Psychoanalysis distinguishes between the subject and the object, and this distinction helps me think about creation as much as about our relationship with technical tools. I defend here an idea that my practice led me to find along the way. One becomes a subject by appropriating a real object, held in one’s hand in one’s own way, within a framework that reassures without dictating the gesture. I build this idea step by step, towards a concept, subject presence, and towards what it entails for democracy.
I am steeped in psychoanalysis, and one of the distinctions I retain from it, the simplest in appearance, is that between the subject and the object. To be an object is to be acted upon, determined, put in place by something or someone else. To be a subject is to stand at the origin of one’s acts, to exercise a choice, a capacity, a critical mind. Jacques Lacan unfolded this distinction by positing that “man’s desire is the desire of the Other”. We all begin our existence as objects, caught up in our parents’ desire, in a family’s expectations, in places defined before we were even born. Becoming a subject is a labour, never quite completed, through which one frees oneself from these assignments in order to come into one’s own speech. The whole question of emancipation lies in this passage from the position of object to the position of subject, and it is a question at once psychic, social and political, because it concerns the link between a person and the social space in which they find themselves.
Donald Winnicott, in Playing and Reality, published in 1971, gives this passage its concrete ground, which is play. It is in playing, he writes, that the child or the adult becomes capable of being creative, and creativity for him does not designate the production of works but a way of approaching external reality, a colouring of existence as a whole. Winnicott opposes this creative living to compliance, that adaptation to an already given world in which the person experiences themselves as the object of what happens to them. Creation, in this psychoanalytic perspective, overflows the domain of artists to become a possible dimension of any life, and it is this overflow that I want to work on here.
Our relationship with art suffers, in my view, from an excess of attachment to the object. We readily identify the work with the thing produced, the painting, the film, the installation, as if art resided in that object and nowhere else. John Dewey, in Art as Experience, published in 1934, showed that art does not lie in the object but in the experience lived by human beings, in relation with one another or with objects. When we take this idea seriously, the object ceases to be the centre, and it is the experience, the journey, the relation, that become the locus of art.
This attachment to the object has a direct consequence on the places each person occupies, and this is where creation meets domination. When an artist holds above all to mastering the aesthetics of the final object, because it is from this object that they expect recognition, the next funding, the confirmation of their status, they almost always put themselves in a position of domination over those who work with them. The others become the instruments of their object. Jacques Rancière described an analogous mechanism in The Ignorant Schoolmaster (1987), where the master who explains stultifies the student, since the explanation itself presupposes that the student could not understand on their own, whereas the one who declines to occupy the place of knowledge gives them back their own capacity. The artist who is master of the object stultifies like the explicating master, and for the same reason, because they presuppose that the others would not know how to do.

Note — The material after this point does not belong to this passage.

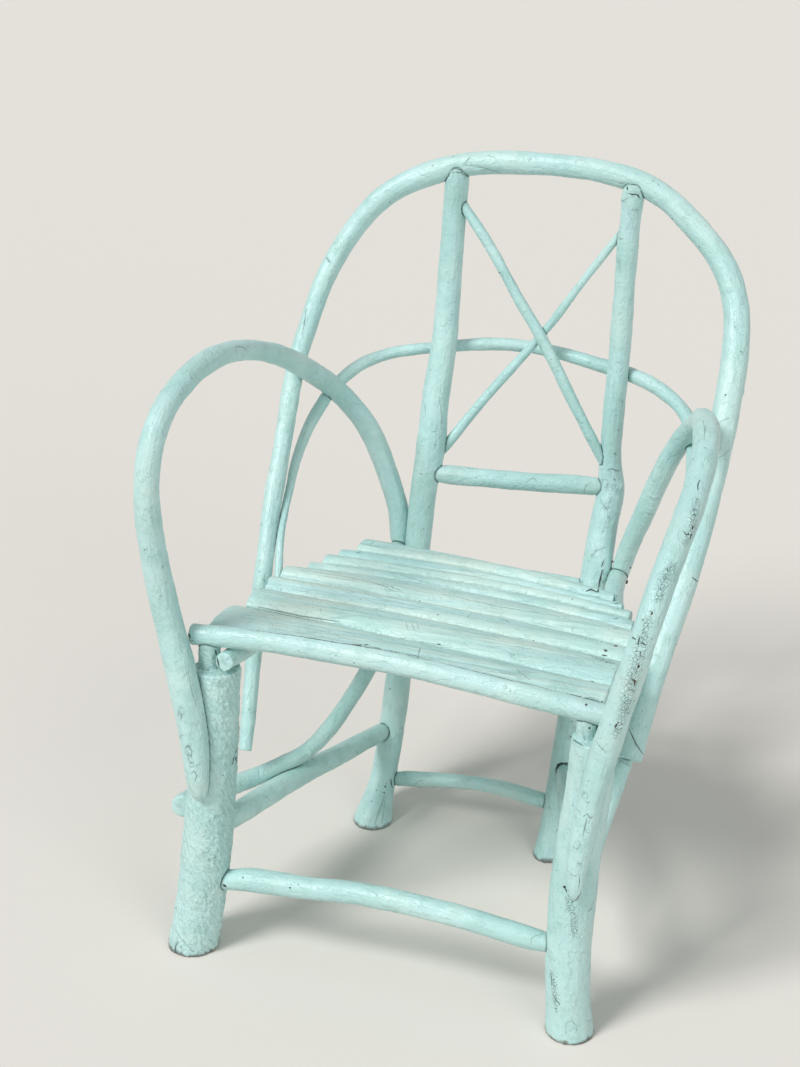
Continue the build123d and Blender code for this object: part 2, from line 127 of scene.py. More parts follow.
# ---- marks that the photograph shows: (kind, half width, path), in its pixels ----
SEEN_MARKS = [
    # left arm
    ("hole", 0.8, [(144, 550)]),
    ("hole", 0.7, [(146, 550)]),
    ("hole", 0.6, [(154, 587)]),
    ("hole", 0.6, [(160, 596)]),
    ("hole", 0.6, [(180, 635)]),
    ("line", 0.6, [(236, 347), (241, 346), (246, 348)]),
    ("lump", 5.0, [(181, 712)]),
    ("line", 0.9, [(178, 711), (181, 715), (181, 720)]),
    ("crease", 0.7, [(179, 738), (181, 735), (184, 736)]),
    ("line", 0.5, [(187, 754), (185, 748), (188, 746), (192, 751), (191, 757), (187, 754), (189, 760)]),
    ("line", 0.5, [(190, 763), (194, 762)]),
    ("line", 0.5, [(190, 767), (194, 767)]),
    ("line", 0.6, [(191, 774), (194, 771), (197, 776), (195, 781)]),
    # front left leg, its shoulder, and the ends of the rod, rail, hoop and brace beside it
    ("crack", 1.3, [(237, 749), (234, 756), (233, 764)]),
    ("chip", 1.6, [(236, 757), (235, 763)]),
    ("crack", 1.2, [(216, 650), (217, 659), (219, 668)]),
    ("crack", 0.9, [(198, 668), (203, 670), (209, 670)]),
    ("hole", 1.3, [(188, 633), (190, 638)]),
    ("hole", 1.0, [(192, 641)]),
    ("crack", 0.8, [(177, 942), (175, 950), (176, 957)]),
    ("hole", 0.8, [(182, 953)]),
    ("crease", 0.9, [(188, 672), (192, 690), (197, 705)]),
    # left brace and side stretcher
    ("crease", 0.9, [(309, 746), (312, 752), (312, 759)]),
    ("lump", 4.5, [(311, 753)]),
    ("crease", 0.8, [(256, 763), (259, 771), (259, 779)]),
    ("crease", 0.9, [(262, 794), (268, 797), (271, 802)]),
    ("crease", 0.8, [(356, 750), (359, 757), (359, 763)]),
    # hoop, left limb and top
    ("line", 0.7, [(326, 257), (330, 263)]),
    ("line", 0.5, [(302, 335), (304, 326), (306, 311)]),
    ("hole", 0.9, [(424, 189)]),
    ("hole", 0.7, [(390, 203)]),
    ("line", 0.5, [(464, 164), (467, 161), (471, 157)]),
    ("crease", 0.7, [(487, 155), (492, 157), (497, 159)]),
    ("crease", 0.8, [(529, 162), (531, 159)]),
    ("crease", 1.2, [(464, 165), (480, 167), (501, 173)]),
    # hoop, right limb
    ("line", 0.5, [(652, 180), (655, 182)]),
    ("line", 0.5, [(657, 183), (660, 186)]),
    ("hole", 1.2, [(672, 219)]),
    ("hole", 0.9, [(699, 247)]),
    ("crease", 0.7, [(733, 325), (737, 330)]),
    ("hole", 1.0, [(741, 352)]),
    ("hole", 1.1, [(725.5, 395)]),
    ("crease", 0.9, [(716, 425), (722, 421), (730, 418)]),
    ("crease", 0.8, [(718, 458), (724, 455), (729, 450)]),
    ("crack", 0.7, [(692, 577), (694, 579), (698, 582)]),
    ("crack", 0.7, [(629, 729), (636, 744), (645, 757)]),
    ("crease", 1.2, [(617, 758), (628, 765), (646, 772)]),
    # back left post
    ("line", 0.7, [(451, 173), (455, 172), (462, 173), (467, 178)]),
    ("crease", 0.8, [(421, 398), (425, 406), (425, 418)]),
    ("crease", 0.8, [(440, 400), (442, 415), (442, 430)]),
    ("crease", 0.8, [(431, 432), (437, 432)]),
    ("hole", 0.8, [(435, 445)]),
    ("hole", 0.7, [(421, 474)]),
    ("hole", 0.6, [(429, 507)]),
    ("hole", 0.9, [(390, 689)]),
    ("hole", 0.9, [(402, 728)]),
    ("hole", 1.0, [(385.4, 786.5)]),
    ("hole", 0.8, [(376.4, 790)]),
    ("hole", 1.0, [(384.3, 792.5)]),
    ("hole", 0.8, [(371.5, 801)]),
    ("crease", 1.8, [(385, 794), (382, 805), (378, 815), (375, 824)]),
    ("crease", 1.0, [(386, 796), (384, 808), (382, 824)]),
    ("crack", 0.9, [(391, 779), (392, 785), (393, 788)]),
    # back right post
    ("crack", 1.1, [(627, 187), (628, 190)]),
    ("crack", 0.9, [(628.5, 193.5), (632, 194.6), (637, 194.6)]),
    ("crack", 0.9, [(637, 194.6), (640.3, 198)]),
    ("crease", 0.8, [(622, 201.6), (626, 199.5), (629, 197.4)]),
    ("ridge", 1.3, [(630, 191), (634, 191), (639, 195)]),
    ("ridge", 1.0, [(629, 189), (629, 193)]),
    ("crease", 0.7, [(630, 210.5), (640, 210.5)]),
    ("line", 0.5, [(618, 239), (623, 239)]),
    ("crease", 0.8, [(616, 258), (619, 264), (620, 272)]),
    ("hole", 0.8, [(615, 454)]),
    ("hole", 0.8, [(615, 480)]),
    ("line", 0.7, [(607, 470), (612, 469), (616, 471), (620, 471)]),
    ("knot", 5.0, [(605, 484)]),
    ("lump", 8.0, [(621, 487)]),
    ("crease", 1.0, [(600, 500), (607, 510), (611, 498)]),
    ("crack", 0.6, [(603.8, 561), (601.5, 567)]),
    ("crack", 1.2, [(602.5, 570), (600, 581), (597.7, 592)]),
    ("crack", 1.3, [(586, 591), (591, 589), (597, 591.5)]),
    ("crease", 0.8, [(592, 556), (598, 550), (607, 547)]),
    ("crack", 1.5, [(556, 769), (558, 765), (562, 763), (567, 765)]),
    ("hole", 0.7, [(549, 808)]),
    # inner hoop, cross rail, crossed sticks, back stretcher
    ("hole", 0.6, [(651, 382)]),
    ("hole", 0.6, [(658, 382)]),
    ("lump", 4.0, [(588, 369)]),
    ("lump", 3.5, [(597, 372)]),
    ("crease", 1.0, [(528, 482), (533, 478), (537, 481)]),
    ("crease", 1.0, [(584, 494), (586, 486), (591, 482)]),
    ("hole", 1.1, [(499, 273)]),
    ("crease", 0.8, [(412, 788), (415, 784), (419, 781), (424, 781)]),
    ("crease", 0.8, [(538, 797), (539, 803), (542, 808)]),
    ("knot", 4.0, [(640, 402)]),
    # right arm, rear limb
    ("ridge", 1.0, [(646, 493), (653, 497), (661, 495)]),
    ("ridge", 0.9, [(645, 505), (650, 509), (656, 507)]),
    ("crease", 0.8, [(646, 496), (653, 500), (660, 498)]),
    ("crease", 0.8, [(645, 512), (650, 515), (654, 514)]),
    ("ridge", 0.8, [(640, 523), (645, 526), (650, 525)]),
    ("hole", 1.0, [(621, 590)]),
    # right arm, front
    ("hole", 0.8, [(705, 448)]),
    ("line", 0.4, [(703, 420), (705, 430), (704, 440)]),
    ("crack", 0.8, [(700, 480), (698, 484), (698, 490)]),
    ("chip", 1.3, [(693, 526), (692, 529)]),
    ("hole", 1.1, [(691.5, 535)]),
    ("crack", 0.9, [(691, 534), (690, 540)]),
    ("crack", 0.7, [(683, 531), (686, 535), (689, 533)]),
    ("chip", 1.3, [(652.5, 612), (651, 615)]),
    ("hole", 0.8, [(652.5, 623)]),
    ("specks", 5.0, [(697, 500), (692, 530), (684, 545)]),
    ("specks", 6.0, [(672, 565), (663, 583), (658, 600)]),
    ("specks", 7.0, [(648, 618), (640, 650), (634, 672), (628, 700), (616, 735)]),
    ("knot", 6.0, [(638, 641)]),
    ("crack", 0.9, [(631, 637), (635, 639.5)]),
    ("crack", 0.9, [(638, 645), (639.5, 637)]),
    ("crack", 0.8, [(642, 643), (646, 646)]),
    ("chip", 1.5, [(639, 665), (638, 668)]),
    ("chip", 1.3, [(632, 679), (635, 681), (634, 685)]),
    ("chip", 1.3, [(617, 724), (615, 728)]),
    ("chip", 0.9, [(618, 730)]),
    ("line", 0.5, [(596, 741), (600, 747), (605, 752)]),
    ("crease", 0.8, [(583, 799), (582, 795), (585, 792), (588, 795), (587, 799), (583, 799)]),
    ("line", 0.5, [(585, 801), (588, 803), (590, 802)]),
    ("crease", 0.8, [(573, 805), (576, 809), (579, 812)]),
    ("line", 0.7, [(583, 817), (587, 814), (590, 818), (593, 817)]),
    ("line", 0.7, [(587, 818), (585, 827), (582.5, 836)]),
    ("crease", 0.8, [(573, 847), (575, 842), (579, 842), (581, 847), (577, 850), (573, 847)]),
    ("crease", 0.8, [(577, 868), (578, 864), (582, 865), (582, 869)]),
    ("line", 0.5, [(570, 874), (574, 877), (578, 875)]),
    ("line", 0.6, [(580, 876), (580, 883), (579, 889)]),
    ("hole", 2.0, [(564.5, 887)]),
    ("crack", 1.2, [(565, 888), (567, 892), (569, 897)]),
    ("crack", 0.8, [(569, 897), (573, 902), (577, 899), (581, 893)]),
    # front right leg
    ("crack", 1.0, [(571, 737), (576, 741), (583, 746)]),
    ("ridge", 1.2, [(570, 739), (576, 744), (584, 748)]),
    ("crease", 0.9, [(575, 751), (579, 757), (584, 758)]),
    ("chip", 1.6, [(589.5, 728)]),
    ("crease", 0.7, [(576, 728), (582, 733), (586, 742)]),
    ("ridge", 1.0, [(574, 727), (579, 730), (577, 736)]),
    ("ridge", 1.2, [(562, 906), (566, 911)]),
    ("ridge", 1.2, [(568, 905), (570, 915)]),
    ("ridge", 1.1, [(575, 906), (580, 912)]),
    ("crease", 0.8, [(571, 918), (572, 932)]),
    ("ridge", 1.0, [(574, 934), (580, 938), (584, 936)]),
    ("ridge", 1.0, [(565, 937), (571, 942)]),
    ("crack", 0.6, [(549, 972), (551, 978), (552, 985)]),
    ("crack", 0.6, [(553, 995), (556, 1000), (560, 1004)]),
    ("specks", 4.0, [(566, 898), (574, 915), (574, 936)]),
    ("specks", 3.5, [(552, 972), (557, 1010)]),
    ("crease", 0.7, [(566, 1031), (566, 1023), (572, 1021), (577, 1026), (577, 1031)]),
    ("hole", 0.7, [(566, 1032)]),
    ("hole", 0.7, [(576.5, 1030)]),
    ("crack", 0.6, [(588, 912), (592, 908)]),
    # front stretcher
    ("hole", 1.0, [(243, 877.5)]),
    ("hole", 0.9, [(290, 888)]),
    ("hole", 0.7, [(298, 884)]),
    ("hole", 2.0, [(223, 885), (226, 887)]),
    ("crease", 1.0, [(531, 944), (532, 938), (537, 935), (544, 934)]),
    ("hole", 0.6, [(291, 884)]),
    ("hole", 0.6, [(318, 888)]),
    # seat rod and slats
    ("crack", 0.9, [(246, 629), (300, 636), (356, 645), (400, 653), (438, 662)]),
    ("crack", 0.7, [(438, 662), (480, 672), (521, 683), (560, 692), (604, 702)]),
    ("line", 0.7, [(258, 607), (300, 616), (340, 622)]),
    ("line", 0.6, [(300, 571), (345, 577), (400, 590)]),
    ("crease", 0.9, [(330, 585), (390, 600), (450, 612)]),
    ("line", 0.5, [(440, 594), (500, 607), (560, 617)]),
    ("chip", 1.6, [(586, 704.5)]),
    ("crease", 0.7, [(503, 687), (505, 685), (507, 688), (505, 690), (503, 687)]),
    ("hole", 0.8, [(510.5, 691)]),
    ("hole", 0.9, [(354, 663)]),
    ("crack", 1.4, [(352, 644), (360, 645), (368, 644)]),
    ("crack", 1.2, [(372, 647), (384, 649), (400, 652)]),
    ("crack", 0.8, [(404, 652), (414, 655), (422, 657)]),
    ("line", 0.6, [(421, 647), (419, 652), (418, 658)]),
    ("line", 0.6, [(517, 669), (523, 674), (530, 680)]),
    ("crack", 0.7, [(590, 681), (594, 682)]),
    ("hole", 0.8, [(341, 603)]),
    ("hole", 0.7, [(261.5, 590)]),
    ("hole", 0.9, [(438, 615)]),
    ("hole", 0.9, [(514, 655)]),
    ("hole", 0.7, [(419, 602)]),
    ("hole", 0.7, [(446, 611)]),
    ("line", 0.5, [(281, 588), (281, 593)]),
    ("knot", 5.5, [(390, 588)]),
    ("crease", 0.8, [(383, 585), (390, 590), (402, 592)]),
    ("crease", 0.7, [(321, 609), (321, 613)]),
    ("crease", 0.7, [(384, 547), (388, 547)]),
    ("crease", 0.9, [(406, 622), (408, 630)]),
    ("crease", 0.9, [(412, 623), (415, 631)]),
    ("crease", 0.9, [(417, 624), (419, 629)]),
    ("crease", 0.8, [(402, 584), (410, 582), (422, 584)]),
    ("crease", 0.8, [(467.5, 617), (472, 612)]),
    ("crack", 0.6, [(500, 619), (506, 620), (511, 622)]),
    ("crease", 0.8, [(537, 608), (541, 609)]),
    ("crack", 0.6, [(437, 644), (441, 645)]),
    ("hole", 0.6, [(422, 643)]),
    ("chip", 1.8, [(604.5, 650), (607, 651.5)]),
    ("crack", 0.8, [(602, 655), (607, 656)]),
    ("crease", 0.8, [(572, 627), (573, 631)]),
    ("crease", 0.8, [(585, 641), (587, 637)]),
    ("lump", 2.0, [(600, 642)]),
    ("lump", 1.6, [(604, 644)]),
    ("hole", 0.7, [(560.5, 650)]),
    ("specks", 5.0, [(592, 657), (612, 664)]),
    ("hole", 0.8, [(533.7, 640.7)]),
]
SPECKS_PER_AREA = 0.05      # for each square pixel of a band of specks
SPECK_WIDTHS = (0.35, 0.75)     # half widths, in pixels
CRAZED_SPREAD = 1.8         # how much wider the crazed paint round the specks is than their band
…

The problem, then, is not the object in itself, but the way it is held and by whom. The object the artist keeps for themselves subjugates those around them, and the same object, let go, offered to the appropriation of others, becomes the operator of their emancipation.
The same analysis holds, and this is what matters most to me, for our relationship with technologies. A technical tool always comes to us with a prescribed use, an expected way of handling it, an imaginary that tells us what to do with it. Giorgio Agamben, extending Michel Foucault in What Is an Apparatus? (2006), calls an apparatus anything that has the capacity to orient and determine the gestures, conducts and discourses of living beings. The instruction manual of a technology is in this sense an apparatus. Virtual reality headsets, cameras, software come with it, and it serves first of all the interests of those who manufacture and sell these objects. Agamben also observes that apparatuses have always engaged processes of subjectivation, that they used to fabricate subjects, even if subjected ones, whereas contemporary apparatuses tend in his view to produce desubjectification, users who are no more than traceable numbers, and he takes the mobile phone as his example. Faced with such a tool, one can therefore be its object, that is, do what the manufacturers have planned for us to do, or be its subject, that is, ask oneself what one wants, oneself, to do with it, and accept to divert it, to play, to take a step aside.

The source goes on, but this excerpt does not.